▶ What you will do
Every line in the listing below from the one with "and locks it" through the one with "imported = [obj" is to be reproduced exactly, both ends included; leave out the rest.

▶ Data extract
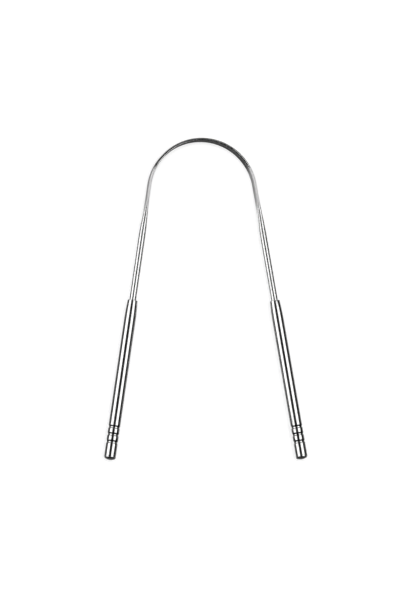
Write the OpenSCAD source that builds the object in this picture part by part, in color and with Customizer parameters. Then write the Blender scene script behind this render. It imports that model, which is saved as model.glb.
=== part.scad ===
// Tongue scraper in polished stainless steel, lying flat with its arch towards +Y.
// One wire is bent into a long U. Around the arch it is forged flat and stands on edge as the
// scraping band, and its two round legs run down into tubular handles, which are swaged at the
// mouth, roll-grooved near the end and closed with domed plugs.

/* [Scraper bow] */
// Diameter of the round wire
wire_d = 3.8; // [3.2:0.1:4.4]
// Radius of the arch, to the middle of the band
arch_r = 26; // [20:0.5:32]
// Angle by which each leg leans outwards
splay = 9; // [4:0.5:14]
// Thickness of the band that the wire is forged into
band_t = 1.3; // [1:0.1:1.8]
// Radius that the band's four long edges are rounded to
band_round = 0.4; // [0.25:0.05:0.5]
// Gap under the band's edge when the scraper lies on a table
band_lift = 0.15; // [0.05:0.05:0.5]
// Straight run of full-width band on each leg, below the arch
flat_len = 6.5; // [2:0.5:12]
// Length over which the band turns back into round wire
blend_len = 19; // [12:0.5:26]
// Length of each leg between the arch and the mouth of its handle
bare_leg = 57; // [45:1:70]

/* [Handle tubes] */
// Outer diameter of the handles
handle_d = 6.4; // [6:0.1:7.2]
// Length of a handle, from its mouth to the tip of its plug
handle_len = 78; // [60:1:95]
// Length over which the tube is drawn in towards its mouth
swage_len = 10.5; // [6:0.5:16]
// Depth by which the outside is drawn in at the mouth
mouth_draw = 0.46; // [0.3:0.02:0.6]
// Length of the snug bore at the mouth, which holds the leg
mouth_land = 2; // [1:0.5:4]
// Radius of the rounded lip at the mouth
lip_r = 0.3; // [0.1:0.05:0.5]

/* [Rolled grooves] */
// Width of a groove's flat floor
groove_floor = 0.6; // [0.4:0.02:1.2]
// Length of the sloping wall on the mouth side of a groove
groove_slope = 0.6; // [0.3:0.02:0.8]
// Depth of a groove, which brings the tube's inside down onto the leg
groove_depth = 0.26; // [0.2:0.02:0.4]
// Distance between grooves
groove_pitch = 3.6; // [3.2:0.1:5]
// Distance from the middle of the last groove's floor to the tip of the handle
groove_end = 8.6; // [6:0.1:12]

/* [End plugs] */
// Radius of the rounded edge of a plug's head
edge_r = 1.3; // [0.5:0.1:1.6]
// Rise of the shallow dome within that edge
dome_rise = 0.4; // [0.2:0.1:0.8]
// Straight part of the head, between the tube's end and the rounded edge
head_land = 0.4; // [0.2:0.1:1]

/* [Fits] */
// Radial gap between the leg or the plug and the tube around it
fit_gap = 0.02; // [0.01:0.01:0.05]

/* [Hidden] */
$fn = 96;
groove_count = 3;
// Chamfer on the hidden ends of the legs and the plugs
tip_chamfer = 0.25;
// The blended skin is this much slimmer than the band and the leg, and runs this far into both
skin_inset = 0.01;
skin_overrun = 0.05;
skin_sides = 32;
skin_steps = 12;
swage_steps = 8;
arc_steps = 6;

wire_r = wire_d / 2;
handle_r = handle_d / 2;
band_w = handle_d - 2 * band_lift;
snug_r = wire_r + fit_gap;
bore_r = snug_r + groove_depth;
tube_wall = handle_r - bore_r;

// The far wall of a groove is a pair of arcs that touch, and the bead inside is rounded off too
wall_r = groove_depth / 2;
bead_axis_r = handle_r - wall_r;
floor_r = handle_r - groove_depth;
half_floor = groove_floor / 2;
bead_r = wall_r + tube_wall;

// The dome is part of a sphere that the rounded edge meets without a corner
dome_angle = 2 * atan(dome_rise / (handle_r - edge_r));
dome_r = edge_r + (handle_r - edge_r) / sin(dome_angle);

// Places along a handle, counted from its mouth
head_start = handle_len - dome_rise - edge_r - head_land;
butt_at = handle_len - groove_end - groove_pitch / 2;

// The legs leave the arch at the tangent points, and the part is centred on its own size
leg_x = arch_r * cos(splay);
leg_drop = arch_r * sin(splay);
below_arch = (bare_leg + handle_len - dome_r) * cos(splay) + dome_r - leg_drop;
above_arch = arch_r + band_t / 2;
arch_y = (below_arch - above_arch) / 2;

function ease(u) = u * u * (3 - 2 * u);

function blend(from, to, u) = from + (to - from) * u;

function groove_at(i) = handle_len - groove_end - i * groove_pitch;

// Half the opening angle of an arc that reaches this deep through a straight edge
function arc_angle(depth, radius) = acos(1 - depth / radius);

// Points of an arc in a profile, where x is the distance from the axis and y runs along it
function arc_points(axis_r, along, radius, from, to) =
    [for (i = [0 : arc_steps])
        let (a = blend(from, to, i / arc_steps))
        [axis_r + radius * cos(a), along + radius * sin(a)]];

// Outside of the swaged end, drawn in fastest at the lip
function swage_r(along) = handle_r - mouth_draw * pow(1 - along / swage_len, 2);

// Outline of one groove from its mouth side to its far side, as the outside of a tube
function groove_outline(along) =
    concat(
        [[handle_r, along - half_floor - groove_slope], [floor_r, along - half_floor]],
        arc_points(bead_axis_r, along + half_floor, wall_r, 180, 90),
        arc_points(bead_axis_r, along + half_floor + groove_depth, wall_r, 270, 360));

// Outline of the bead that the groove raises on the inside, from its far side to its mouth side
function bead_outline(along, clearance) =
    let (r = bead_r + clearance, a = arc_angle(groove_depth, r))
    concat(
        arc_points(bead_axis_r, along + half_floor, r, 180 - a, 180),
        arc_points(bead_axis_r, along - half_floor, r, 180, 180 + a));

function all_grooves() =
    [for (i = [groove_count - 1 : -1 : 0]) each groove_outline(groove_at(i))];

function all_beads() =
    [for (i = [0 : groove_count - 1]) each bead_outline(groove_at(i), 0)];

// Ring of the skin between band and wire: a rounded oblong, or a circle once its corners meet
function skin_ring(half_t, half_w, corner, along) =
    [for (i = [0 : skin_sides - 1])
        let (a = (i + 1 / 2) * 360 / skin_sides)
        [
            corner * cos(a) + sign(cos(a)) * (half_t - corner),
            corner * sin(a) + sign(sin(a)) * (half_w - corner),
            along
        ]];

// Places its children on a leg, with z running down the leg's axis and x across the U
module on_leg(side, along) {
    translate([side * leg_x, arch_y + leg_drop, handle_r])
        rotate([90, 0, side * splay])
            translate([0, 0, along]) children();
}

// Section of the band, standing on edge
module band_section() {
    flat_t = band_t - 2 * band_round;
    flat_w = band_w - 2 * band_round;
    square([band_t, flat_w], center = true);
    square([flat_t, band_w], center = true);
    for (face = [-1, 1], end = [-1, 1])
        translate([face * flat_t / 2, end * flat_w / 2]) circle(r = band_round);
}

module arch_band() {
    translate([0, arch_y, handle_r])
        rotate([0, 0, splay])
            rotate_extrude(angle = 180 - 2 * splay)
                translate([arch_r, 0]) band_section();
}

// Flat run and blend of one leg, as a skin through rings along the leg
module blended_skin() {
    thin = band_t / 2 - skin_inset;
    wide = band_w / 2 - skin_inset;
    round_r = wire_r - skin_inset;
    rings = concat(
        [skin_ring(thin, wide, band_round, -skin_overrun)],
        [for (i = [0 : skin_steps])
            let (u = i / skin_steps)
            skin_ring(blend(thin, round_r, ease(u)), blend(wide, round_r, ease(u)),
                blend(band_round, round_r, ease(u)), flat_len + u * blend_len)],
        [skin_ring(round_r, round_r, round_r, flat_len + blend_len + skin_overrun)]);
    last = len(rings) - 1;
    sides = [for (k = [0 : last - 1], i = [0 : skin_sides - 1])
        let (
            a = k * skin_sides + i,
            b = k * skin_sides + (i + 1) % skin_sides)
        each [[a, a + skin_sides, b + skin_sides], [a, b + skin_sides, b]]];
    near_end = [for (i = [0 : skin_sides - 1]) i];
    far_end = [for (i = [skin_sides - 1 : -1 : 0]) last * skin_sides + i];
    polyhedron(points = [for (ring = rings) each ring], faces = concat(sides, [near_end, far_end]));
}

// Round part of one leg, down to where it butts against the plug
module round_leg() {
    start = flat_len + blend_len;
    length = bare_leg + butt_at - start;
    translate([0, 0, start]) cylinder(r = wire_r, h = length - tip_chamfer);
    translate([0, 0, start + length - tip_chamfer])
        cylinder(r1 = wire_r, r2 = wire_r - tip_chamfer, h = tip_chamfer);
}

module scraper_bow() {
    color("silver") {
        arch_band();
        for (side = [-1, 1])
            on_leg(side, 0) {
                blended_skin();
                round_leg();
            }
    }
}

module tube_profile() {
    lip_axis_r = swage_r(lip_r) - lip_r;
    polygon(concat(
        [[snug_r, 0]],
        arc_points(lip_axis_r, lip_r, lip_r, -90, 0),
        [for (i = [1 : swage_steps])
            let (along = blend(lip_r, swage_len, i / swage_steps))
            [swage_r(along), along]],
        all_grooves(),
        [[handle_r, head_start], [bore_r, head_start]],
        all_beads(),
        [[bore_r, swage_len], [snug_r, mouth_land]]));
}

module handle_tube(side) {
    color("gainsboro")
        on_leg(side, bare_leg) rotate_extrude() tube_profile();
}

// The last groove closes on a neck in the plug and locks it
module plug_profile() {
    spigot_r = bore_r - fit_gap;
    start = butt_at + fit_gap;
    edge_axis_r = handle_r - edge_r;
    edge_along = handle_len - dome_rise - edge_r;
    neck = bead_outline(groove_at(0), fit_gap);
    polygon(concat(
        [[0, start], [spigot_r - tip_chamfer, start], [spigot_r, start + tip_chamfer]],
        [for (i = [len(neck) - 1 : -1 : 0]) neck[i]],
        [[spigot_r, head_start], [handle_r, head_start]],
        arc_points(edge_axis_r, edge_along, edge_r, 0, 90 - dome_angle),
        [for (i = [1 : arc_steps])
            let (a = blend(90 - dome_angle, 90, i / arc_steps))
            [dome_r * cos(a), handle_len - dome_r + dome_r * sin(a)]]));
}

module end_plug(side) {
    color("lightgray")
        on_leg(side, bare_leg) rotate_extrude() plug_profile();
}

module left_handle_tube() { handle_tube(-1); }
module right_handle_tube() { handle_tube(1); }
module left_end_plug() { end_plug(-1); }
module right_end_plug() { end_plug(1); }

scraper_bow();
left_handle_tube();
right_handle_tube();
left_end_plug();
right_end_plug();
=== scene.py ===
import math

import bmesh
import bpy
from mathutils import Matrix, Vector


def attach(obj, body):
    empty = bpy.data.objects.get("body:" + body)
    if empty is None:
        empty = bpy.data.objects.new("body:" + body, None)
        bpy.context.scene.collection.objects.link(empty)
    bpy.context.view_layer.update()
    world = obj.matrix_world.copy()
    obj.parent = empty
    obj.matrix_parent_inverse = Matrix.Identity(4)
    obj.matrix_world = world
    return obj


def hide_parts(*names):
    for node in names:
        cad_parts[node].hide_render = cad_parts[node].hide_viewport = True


# Steel tongue scraper lying on a pale table, seen from above
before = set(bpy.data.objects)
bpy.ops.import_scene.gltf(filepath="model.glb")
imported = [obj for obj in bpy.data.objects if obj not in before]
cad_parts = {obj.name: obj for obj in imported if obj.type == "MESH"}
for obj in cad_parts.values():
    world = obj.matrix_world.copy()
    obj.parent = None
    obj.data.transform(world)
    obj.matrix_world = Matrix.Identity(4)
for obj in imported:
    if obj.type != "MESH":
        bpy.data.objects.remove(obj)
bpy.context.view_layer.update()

mm = 0.001
mergeWithin = 1e-6
mirrorWithin = 1e-5
smoothAngle = math.radians(38)
quarterTurn = math.radians(90)
# a ring this many edge widths from a small rounded edge keeps the shading beside it straight
ringGap = 3

# the line that each leg and handle follow, and the fit between them, shared by all the pieces
layout = {
    "archRadius": 26.0 * mm,
    "archY": 51.347 * mm,
    "height": 3.2 * mm,
    "splay": math.radians(9),
    "bareLeg": 57.0 * mm,
    "wireRadius": 1.9 * mm,
    "fitGap": 0.02 * mm,
}


def deselectAll():
    if bpy.context.object and bpy.context.object.mode == "EDIT":
        bpy.ops.object.mode_set(mode="OBJECT")
    bpy.ops.object.select_all(action="DESELECT")


def startEditing(name):
    # names the primitive that was just added and puts its place into its mesh
    piece = bpy.context.object
    piece.name = name
    piece.data.name = name
    bpy.ops.object.transform_apply(location=True, rotation=True, scale=True)
    bpy.ops.object.mode_set(mode="EDIT")
    bpy.ops.mesh.select_mode(type="VERT")
    return piece


def selectedVertices():
    mesh = bmesh.from_edit_mesh(bpy.context.object.data)
    return {v.index for v in mesh.verts if v.select}


def selectVertices(wanted, test=None):
    mesh = bmesh.from_edit_mesh(bpy.context.object.data)
    for v in mesh.verts:
        v.select_set(v.index in wanted and (test is None or test(v.co)))
    mesh.select_flush_mode()
    bmesh.update_edit_mesh(bpy.context.object.data)


def extrudeBy(step):
    bpy.ops.mesh.extrude_region_move(
        TRANSFORM_OT_translate={"value": step, "orient_type": "GLOBAL"})


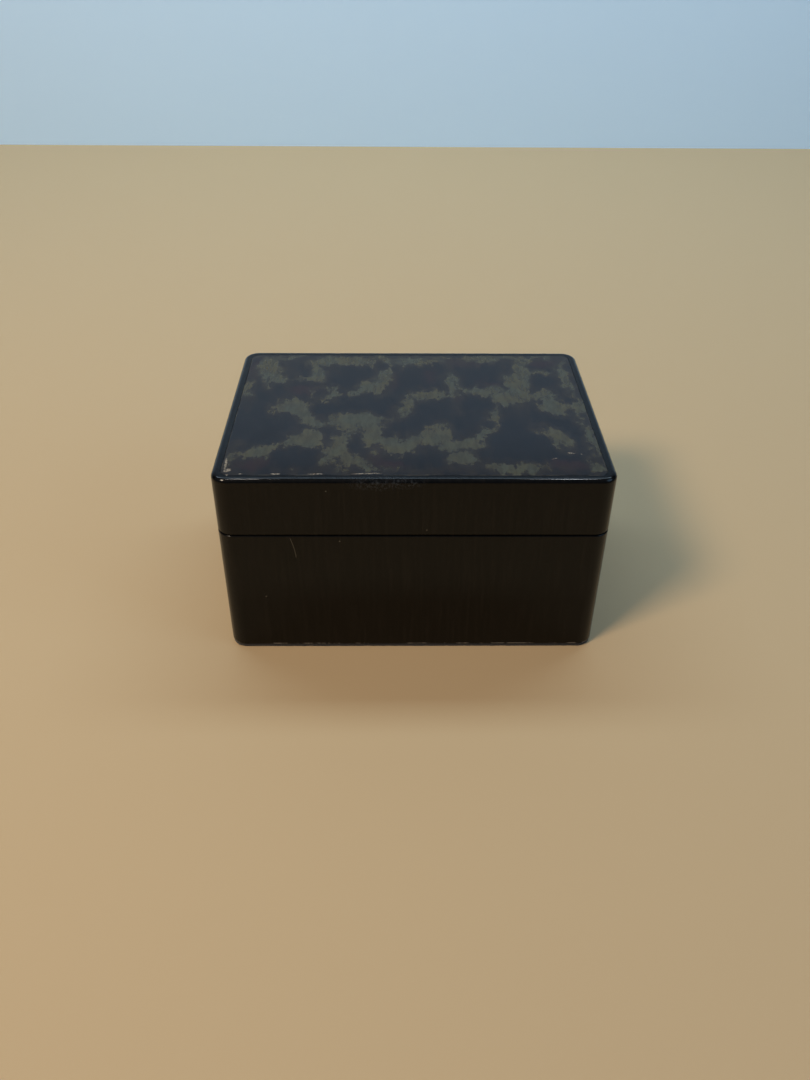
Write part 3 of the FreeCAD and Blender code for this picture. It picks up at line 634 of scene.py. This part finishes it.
def pressed_cloth():
    """The flannel: a flat, hemmed rectangle, pressed into the block's recess by the cake."""
    start_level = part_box("cake_cradle")[1].z + 0.8 * MM
    across_count, along_count = 80, 58
    columns = across_count + 1
    places = []
    for j in range(along_count + 1):
        for i in range(columns):
            across = CLOTH_WIDE * (i / across_count - 0.5)
            along = CLOTH_DEEP * (j / along_count - 0.5)
            ripple = 0.2 * MM * noise.noise(Vector((i * 0.14, j * 0.14, 3.1)))
            places.append(Vector((across, along, start_level + ripple)))
    faces = []
    for j in range(along_count):
        for i in range(across_count):
            corner = j * columns + i
            faces.append((corner, corner + 1, corner + columns + 1, corner + columns))
    cloth = new_piece("flannel_rosin_cloth", [place * SIM_SCALE for place in places], faces)
    flat = cloth.data.attributes.new(FLAT_PLACE, "FLOAT_VECTOR", "POINT")
    flat.data.foreach_set("vector", [part / MM for place in places for part in place])
    bed = press_tool("cake_cradle")
    cake = press_tool("rosin_cake")
    for frame_number, lift in ((1, 16 * MM), (30, 0.2 * MM)):
        cake.location.z = lift * SIM_SCALE
        cake.keyframe_insert("location", index=2, frame=frame_number)
    modifier = cloth.modifiers.new("cloth", "CLOTH")
    fabric = modifier.settings
    fabric.quality = 10
    fabric.mass = 0.25
    fabric.air_damping = 3.0
    fabric.bending_stiffness = 4.0
    fabric.bending_damping = 3.0
    fabric.tension_stiffness = 40.0
    fabric.tension_damping = 20.0
    fabric.compression_stiffness = 40.0
    fabric.compression_damping = 20.0
    fabric.shear_stiffness = 12.0
    fabric.shear_damping = 20.0
    touch = modifier.collision_settings
    touch.collision_quality = 4
    touch.distance_min = 0.003
    touch.use_self_collision = True
    touch.self_distance_min = 0.003
    touch.self_friction = 5.0
    run_cloth(cloth, 48)
    for tool in (bed, cake):
        bpy.data.objects.remove(tool)
    cloth.data.transform(Matrix.Scale(1 / SIM_SCALE, 4))
    finer = cloth.modifiers.new("finer", "SUBSURF")
    finer.levels = 1
    finer.render_levels = 1
    body = cloth.modifiers.new("body", "SOLIDIFY")
    body.thickness = 0.4 * MM
    body.offset = 0.0
    bake_shape(cloth)
    return settle_in(cloth, "base", "rosin_cloth", "rosin_cloth")


def felt_foot():
    """The felt glued under the base: rounded corners in plan, a soft, slightly ragged cut edge."""
    low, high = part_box("underside_felt")
    corner = 4.0 * MM
    soft = 0.25 * MM            # how rounded the felt's cut edge is
    spacing = 1.2 * MM
    rag = 0.07 * MM
    rag_size = 0.9 * MM
    rows = [(soft, 0.0), (0.3 * soft, 0.35 * soft), (0.0, soft), (0.0, high.z / 2),
            (0.0, high.z - soft), (0.3 * soft, high.z - 0.35 * soft), (soft, high.z)]
    half_x = (high.x - low.x) / 2 - corner
    half_y = (high.y - low.y) / 2 - corner
    turns = 10
    side_x = round(2 * half_x / spacing)
    side_y = round(2 * half_y / spacing)
    outline = []
    for quarter, (sign_x, sign_y, count) in enumerate(((1, 1, side_x), (-1, 1, side_y),
                                                       (-1, -1, side_x), (1, -1, side_y))):
        centre = Vector((sign_x * half_x, sign_y * half_y))
        for step in range(turns + 1):
            angle = math.pi / 2 * (quarter + step / turns)
            outline.append((centre, Vector((math.cos(angle), math.sin(angle)))))
        run = Vector((-2 * half_x * sign_x, 0)) if quarter % 2 == 0 else Vector((0, -2 * half_y * sign_y))
        for step in range(1, count):
            outline.append((centre + run * step / count, outline[-1][1]))
    points = []
    for inset, level in rows:
        for centre, outward in outline:
            place = centre + outward * (corner - inset)
            shift = rag * noise.noise(Vector((place.x, place.y, level)) / rag_size)
            place += outward * (shift - rag)
            points.append((place.x, place.y, level))
    around = len(outline)
    faces = [tuple(reversed(range(around))), tuple(range((len(rows) - 1) * around, len(rows) * around))]
    for row in range(len(rows) - 1):
        for step in range(around):
            following = (step + 1) % around
            faces.append((row * around + step, row * around + following,
                          (row + 1) * around + following, (row + 1) * around + step))
    foot = new_piece("felt_underside", points, faces)
    return settle_in(foot, "base", "underside_felt", "underside_felt")


def make_soft_pieces():
    """Every lined, padded or cloth piece, each in place of its plain CAD solid."""
    for number, side in enumerate(("front", "back", "left", "right")):
        seed = 1.7 * number
        velvet_board(side + "_liner", "base", seed)
        velvet_board("lid_" + side + "_liner", "lid", seed + 9)
    foam_cradle()
    pressed_cloth()
    lid_cushion()
    felt_foot()


# ------------------------------------------------------------------ stage, light and camera

def wall_paint():
    """A plain pale blue that turns darker towards the top of the wall."""
    pale = (0.60, 0.80, 1.0, 1)
    middling = (0.34, 0.43, 0.54, 1)
    dark = (0.15, 0.18, 0.22, 1)
    s = Shader("stage_wall")
    _, _, z = s.axes()
    colour = s.mix(s.step(z, 160.0, 280.0), pale, middling)
    colour = s.mix(s.step(z, 370.0, 425.0), colour, dark)
    return s.finish(Base_Color=colour, Roughness=0.85)


def sheet_of(name, corners, material):
    """A flat piece of the stage."""
    mesh = bpy.data.meshes.new(name)
    mesh.from_pydata(corners, [], [tuple(range(len(corners)))])
    piece = bpy.data.objects.new(name, mesh)
    bpy.context.scene.collection.objects.link(piece)
    mesh.materials.append(material)


def area_light(name, place, target, size, power, colour):
    """A rectangular lamp of this size in metres and power in watts, aimed at the target."""
    data = bpy.data.lights.new(name, "AREA")
    data.shape = "RECTANGLE"
    data.size, data.size_y = size
    data.energy = power
    data.color = colour
    lamp = bpy.data.objects.new(name, data)
    bpy.context.scene.collection.objects.link(lamp)
    lamp.location = place
    lamp.rotation_euler = (Vector(target) - Vector(place)).to_track_quat("-Z", "Y").to_euler()
    return lamp


def lacquered_only(*lamps):
    """Let these lamps light only the lacquered pieces, whose rounded rims show them as thin glints."""
    pieces = bpy.data.collections.new("lacquered_pieces")
    for part in frame["record"]["subparts"]:
        if part["material_slot"] == "black_lacquer":
            pieces.objects.link(frame["nodes"][part["node"]])
    for lamp in lamps:
        lamp.light_linking.receiver_collection = pieces


def make_stage():
    """A plain pale floor running back to a plain pale blue wall, and soft light."""
    reach = 3.0
    wall_y = 0.52
    wall_top = 1.6
    floor_colour = (0.52, 0.365, 0.20, 1)
    sky_colour = (0.50, 0.64, 0.84, 1)
    sky_strength = 0.17
    floor_paint = Shader("stage_floor").finish(Base_Color=floor_colour, Roughness=0.85)
    sheet_of("floor", [(-reach, -reach, 0), (reach, -reach, 0), (reach, wall_y, 0), (-reach, wall_y, 0)],
             floor_paint)
    sheet_of("back_wall", [(-reach, wall_y, 0), (reach, wall_y, 0), (reach, wall_y, wall_top),
                           (-reach, wall_y, wall_top)], wall_paint())
    middle = (0, 0, BOX_TALL / 2)
    area_light("warm_key", (-0.48, -0.42, 0.72), middle, (0.22, 0.22), 5.9, (1.0, 0.82, 0.62))
    area_light("cool_fill", (0.55, -0.25, 0.42), middle, (0.35, 0.35), 0.85, (0.40, 0.68, 1.0))
    area_light("wall_wash", (0.0, 0.30, 0.75), (0, wall_y, 0.05), (1.2, 0.2), 5.5, (0.61, 0.82, 1.0))
    left = area_light("left_lamp", (-0.19, -0.10, 1.0), middle, (0.03, 0.04), 0.5, (1.0, 0.95, 0.9))
    right = area_light("right_lamp", (0.22, -0.10, 1.0), middle, (0.09, 0.04), 0.8, (0.9, 0.95, 1.0))
    lacquered_only(left, right)
    world = bpy.data.worlds.new("soft_room")
    bpy.context.scene.world = world
    world.use_nodes = True
    background = world.node_tree.nodes["Background"]
    background.inputs["Color"].default_value = sky_colour
    background.inputs["Strength"].default_value = sky_strength


def make_camera():
    """A hand-held view from the front, looking down, a little left of the middle."""
    scene = bpy.context.scene
    yaw = -0.0161
    pitch = 0.6391
    roll = 0.0094
    data = bpy.data.cameras.new("camera")
    camera = bpy.data.objects.new("camera", data)
    scene.collection.objects.link(camera)
    scene.camera = camera
    data.sensor_width = 36.0
    data.lens = 30.34
    data.clip_start = 0.01
    camera.location = Vector((-0.0524, -2.2121, 1.7460)) * BOX_WIDE
    ahead = Vector((-math.sin(yaw) * math.cos(pitch), math.cos(yaw) * math.cos(pitch), -math.sin(pitch)))
    level = Vector((math.cos(yaw), math.sin(yaw), 0))
    upward = level.cross(ahead)
    right = level * math.cos(roll) + upward * math.sin(roll)
    up = upward * math.cos(roll) - level * math.sin(roll)
    camera.rotation_euler = Matrix((right, up, -ahead)).transposed().to_euler()
    scene.view_settings.view_transform = "Standard"


materials = paint_nodes()
make_soft_pieces()
make_stage()
make_camera()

▶ Result of this task
// The last groove closes on a neck in the plug and locks it
module plug_profile() {
    spigot_r = bore_r - fit_gap;
    start = butt_at + fit_gap;
    edge_axis_r = handle_r - edge_r;
    edge_along = handle_len - dome_rise - edge_r;
    neck = bead_outline(groove_at(0), fit_gap);
    polygon(concat(
        [[0, start], [spigot_r - tip_chamfer, start], [spigot_r, start + tip_chamfer]],
        [for (i = [len(neck) - 1 : -1 : 0]) neck[i]],
        [[spigot_r, head_start], [handle_r, head_start]],
        arc_points(edge_axis_r, edge_along, edge_r, 0, 90 - dome_angle),
        [for (i = [1 : arc_steps])
            let (a = blend(90 - dome_angle, 90, i / arc_steps))
            [dome_r * cos(a), handle_len - dome_r + dome_r * sin(a)]]));
}

module end_plug(side) {
    color("lightgray")
        on_leg(side, bare_leg) rotate_extrude() plug_profile();
}

module left_handle_tube() { handle_tube(-1); }
module right_handle_tube() { handle_tube(1); }
module left_end_plug() { end_plug(-1); }
module right_end_plug() { end_plug(1); }

scraper_bow();
left_handle_tube();
right_handle_tube();
left_end_plug();
right_end_plug();
=== scene.py ===
import math

import bmesh
import bpy
from mathutils import Matrix, Vector


def attach(obj, body):
    empty = bpy.data.objects.get("body:" + body)
    if empty is None:
        empty = bpy.data.objects.new("body:" + body, None)
        bpy.context.scene.collection.objects.link(empty)
    bpy.context.view_layer.update()
    world = obj.matrix_world.copy()
    obj.parent = empty
    obj.matrix_parent_inverse = Matrix.Identity(4)
    obj.matrix_world = world
    return obj


def hide_parts(*names):
    for node in names:
        cad_parts[node].hide_render = cad_parts[node].hide_viewport = True


# Steel tongue scraper lying on a pale table, seen from above
before = set(bpy.data.objects)
bpy.ops.import_scene.gltf(filepath="model.glb")
imported = [obj for obj in bpy.data.objects if obj not in before]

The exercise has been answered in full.